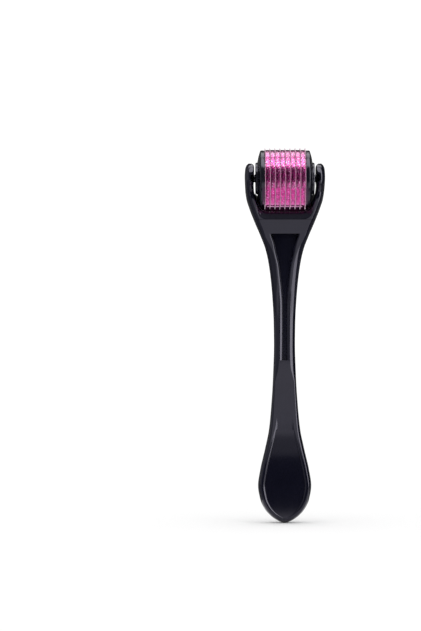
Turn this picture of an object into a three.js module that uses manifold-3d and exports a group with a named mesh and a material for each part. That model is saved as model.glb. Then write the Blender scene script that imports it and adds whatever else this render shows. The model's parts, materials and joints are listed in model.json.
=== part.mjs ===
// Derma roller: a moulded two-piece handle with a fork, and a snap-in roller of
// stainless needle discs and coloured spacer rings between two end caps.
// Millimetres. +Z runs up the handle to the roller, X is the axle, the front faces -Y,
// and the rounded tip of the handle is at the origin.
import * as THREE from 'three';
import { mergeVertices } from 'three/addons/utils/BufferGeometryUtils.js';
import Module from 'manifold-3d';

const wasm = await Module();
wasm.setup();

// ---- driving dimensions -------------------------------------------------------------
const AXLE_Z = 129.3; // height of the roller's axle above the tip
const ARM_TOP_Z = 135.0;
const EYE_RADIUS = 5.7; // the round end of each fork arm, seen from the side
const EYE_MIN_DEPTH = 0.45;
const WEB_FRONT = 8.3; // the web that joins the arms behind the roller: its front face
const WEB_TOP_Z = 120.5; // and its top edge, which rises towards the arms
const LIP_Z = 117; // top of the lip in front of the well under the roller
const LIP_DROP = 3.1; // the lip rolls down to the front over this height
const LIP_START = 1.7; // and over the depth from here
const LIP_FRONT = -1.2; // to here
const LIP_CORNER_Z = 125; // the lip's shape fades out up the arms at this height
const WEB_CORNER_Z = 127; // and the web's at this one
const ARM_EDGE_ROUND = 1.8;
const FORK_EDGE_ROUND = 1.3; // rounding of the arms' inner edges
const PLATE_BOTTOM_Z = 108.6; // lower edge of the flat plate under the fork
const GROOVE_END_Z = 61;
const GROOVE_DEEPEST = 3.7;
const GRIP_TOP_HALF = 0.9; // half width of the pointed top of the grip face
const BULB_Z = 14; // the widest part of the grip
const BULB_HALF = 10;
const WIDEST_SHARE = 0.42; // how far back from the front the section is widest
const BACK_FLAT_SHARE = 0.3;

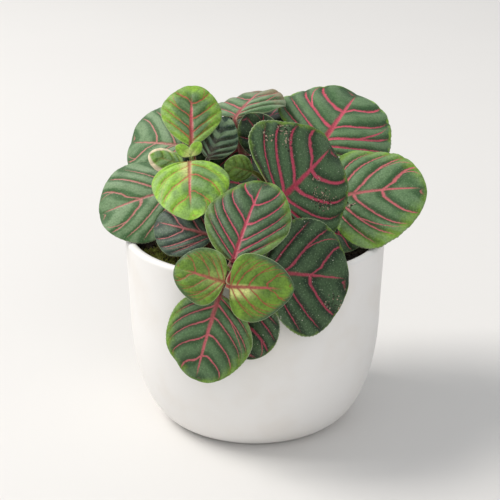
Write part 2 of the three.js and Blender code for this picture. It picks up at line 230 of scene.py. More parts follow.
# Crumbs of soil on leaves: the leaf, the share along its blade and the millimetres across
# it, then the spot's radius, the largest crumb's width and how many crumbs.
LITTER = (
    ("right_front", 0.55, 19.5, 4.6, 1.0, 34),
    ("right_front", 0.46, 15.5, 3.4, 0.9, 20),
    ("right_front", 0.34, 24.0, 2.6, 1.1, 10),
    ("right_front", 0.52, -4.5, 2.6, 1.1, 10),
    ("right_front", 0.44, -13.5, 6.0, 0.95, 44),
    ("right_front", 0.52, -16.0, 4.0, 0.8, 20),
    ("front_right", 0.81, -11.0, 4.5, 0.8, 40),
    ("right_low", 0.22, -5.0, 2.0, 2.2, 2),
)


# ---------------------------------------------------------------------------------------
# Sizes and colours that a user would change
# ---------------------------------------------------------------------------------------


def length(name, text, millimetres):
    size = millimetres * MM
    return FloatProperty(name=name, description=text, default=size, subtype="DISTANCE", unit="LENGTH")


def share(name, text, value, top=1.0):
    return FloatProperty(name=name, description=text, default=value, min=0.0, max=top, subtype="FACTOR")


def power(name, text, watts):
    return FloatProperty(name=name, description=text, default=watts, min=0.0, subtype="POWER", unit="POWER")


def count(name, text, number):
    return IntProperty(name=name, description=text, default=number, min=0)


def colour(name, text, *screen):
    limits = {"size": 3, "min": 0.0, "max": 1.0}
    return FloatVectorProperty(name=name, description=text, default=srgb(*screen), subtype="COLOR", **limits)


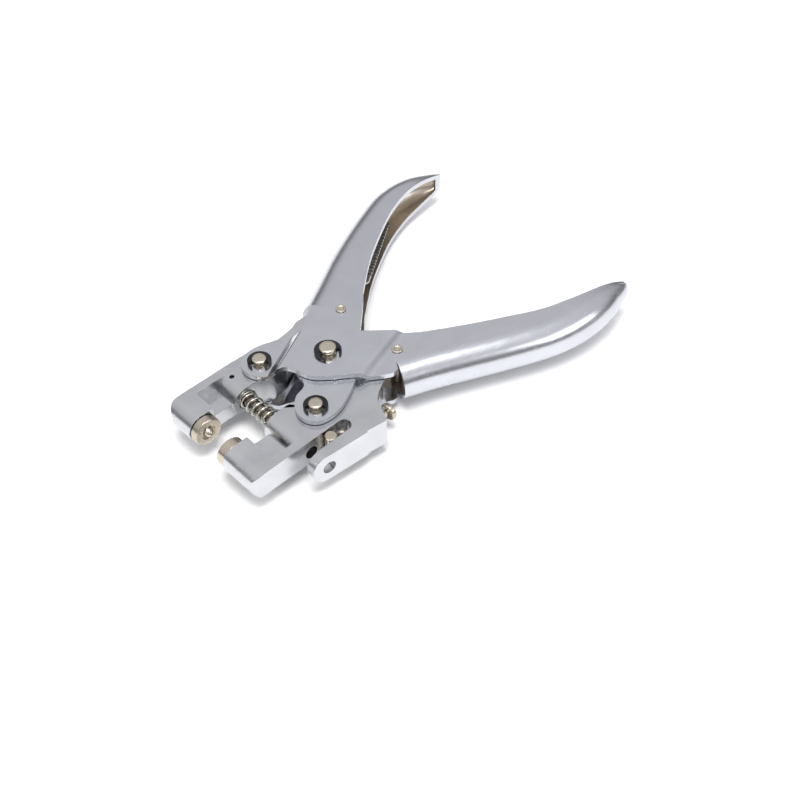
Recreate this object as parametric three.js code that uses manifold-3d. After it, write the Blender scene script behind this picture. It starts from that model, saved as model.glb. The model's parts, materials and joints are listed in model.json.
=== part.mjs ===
....
What is needed:
Give back all the records exactly as they stand.

Output below:
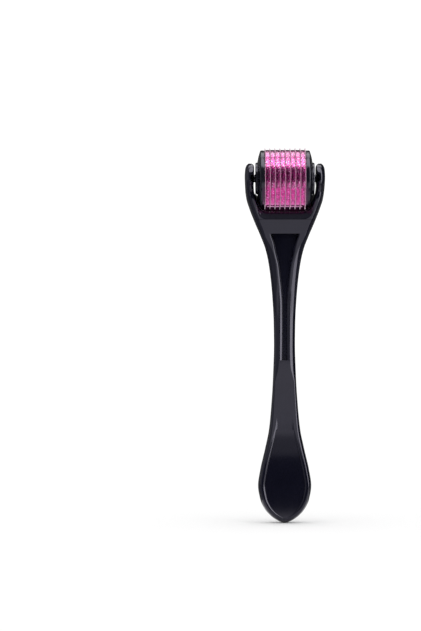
Turn this picture of an object into a three.js module that uses manifold-3d and exports a group with a named mesh and a material for each part. That model is saved as model.glb. Then write the Blender scene script that imports it and adds whatever else this render shows. The model's parts, materials and joints are listed in model.json.
=== part.mjs ===
// Derma roller: a moulded two-piece handle with a fork, and a snap-in roller of
// stainless needle discs and coloured spacer rings between two end caps.
// Millimetres. +Z runs up the handle to the roller, X is the axle, the front faces -Y,
// and the rounded tip of the handle is at the origin.
import * as THREE from 'three';
import { mergeVertices } from 'three/addons/utils/BufferGeometryUtils.js';
import Module from 'manifold-3d';

const wasm = await Module();
wasm.setup();

// ---- driving dimensions -------------------------------------------------------------
const AXLE_Z = 129.3; // height of the roller's axle above the tip
const ARM_TOP_Z = 135.0;
const EYE_RADIUS = 5.7; // the round end of each fork arm, seen from the side
const EYE_MIN_DEPTH = 0.45;
const WEB_FRONT = 8.3; // the web that joins the arms behind the roller: its front face
const WEB_TOP_Z = 120.5; // and its top edge, which rises towards the arms
const LIP_Z = 117; // top of the lip in front of the well under the roller
const LIP_DROP = 3.1; // the lip rolls down to the front over this height
const LIP_START = 1.7; // and over the depth from here
const LIP_FRONT = -1.2; // to here
const LIP_CORNER_Z = 125; // the lip's shape fades out up the arms at this height
const WEB_CORNER_Z = 127; // and the web's at this one
const ARM_EDGE_ROUND = 1.8;
const FORK_EDGE_ROUND = 1.3; // rounding of the arms' inner edges
const PLATE_BOTTOM_Z = 108.6; // lower edge of the flat plate under the fork
const GROOVE_END_Z = 61;
const GROOVE_DEEPEST = 3.7;
const GRIP_TOP_HALF = 0.9; // half width of the pointed top of the grip face
const BULB_Z = 14; // the widest part of the grip
const BULB_HALF = 10;
const WIDEST_SHARE = 0.42; // how far back from the front the section is widest
const BACK_FLAT_SHARE = 0.3;

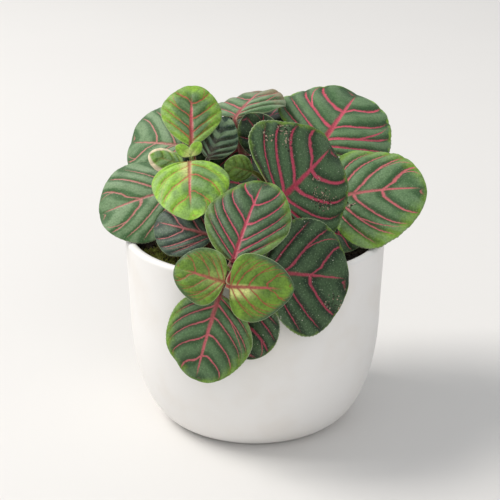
Write part 2 of the three.js and Blender code for this picture. It picks up at line 230 of scene.py. More parts follow.
# Crumbs of soil on leaves: the leaf, the share along its blade and the millimetres across
# it, then the spot's radius, the largest crumb's width and how many crumbs.
LITTER = (
    ("right_front", 0.55, 19.5, 4.6, 1.0, 34),
    ("right_front", 0.46, 15.5, 3.4, 0.9, 20),
    ("right_front", 0.34, 24.0, 2.6, 1.1, 10),
    ("right_front", 0.52, -4.5, 2.6, 1.1, 10),
    ("right_front", 0.44, -13.5, 6.0, 0.95, 44),
    ("right_front", 0.52, -16.0, 4.0, 0.8, 20),
    ("front_right", 0.81, -11.0, 4.5, 0.8, 40),
    ("right_low", 0.22, -5.0, 2.0, 2.2, 2),
)


# ---------------------------------------------------------------------------------------
# Sizes and colours that a user would change
# ---------------------------------------------------------------------------------------


def length(name, text, millimetres):
    size = millimetres * MM
    return FloatProperty(name=name, description=text, default=size, subtype="DISTANCE", unit="LENGTH")


def share(name, text, value, top=1.0):
    return FloatProperty(name=name, description=text, default=value, min=0.0, max=top, subtype="FACTOR")


def power(name, text, watts):
    return FloatProperty(name=name, description=text, default=watts, min=0.0, subtype="POWER", unit="POWER")


def count(name, text, number):
    return IntProperty(name=name, description=text, default=number, min=0)


def colour(name, text, *screen):
    limits = {"size": 3, "min": 0.0, "max": 1.0}
    return FloatVectorProperty(name=name, description=text, default=srgb(*screen), subtype="COLOR", **limits)


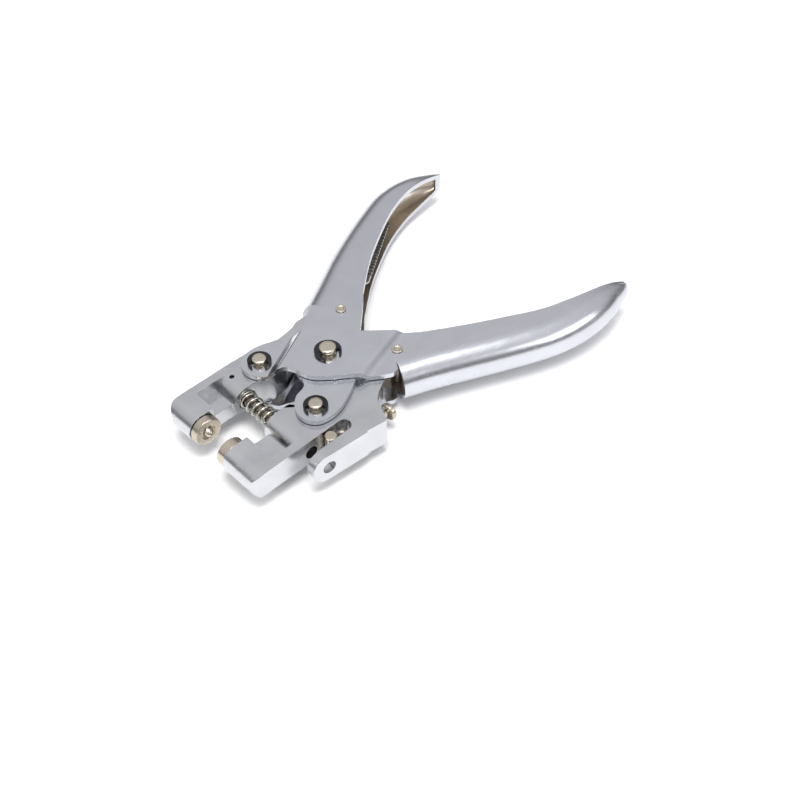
Recreate this object as parametric three.js code that uses manifold-3d. After it, write the Blender scene script behind this picture. It starts from that model, saved as model.glb. The model's parts, materials and joints are listed in model.json.
=== part.mjs ===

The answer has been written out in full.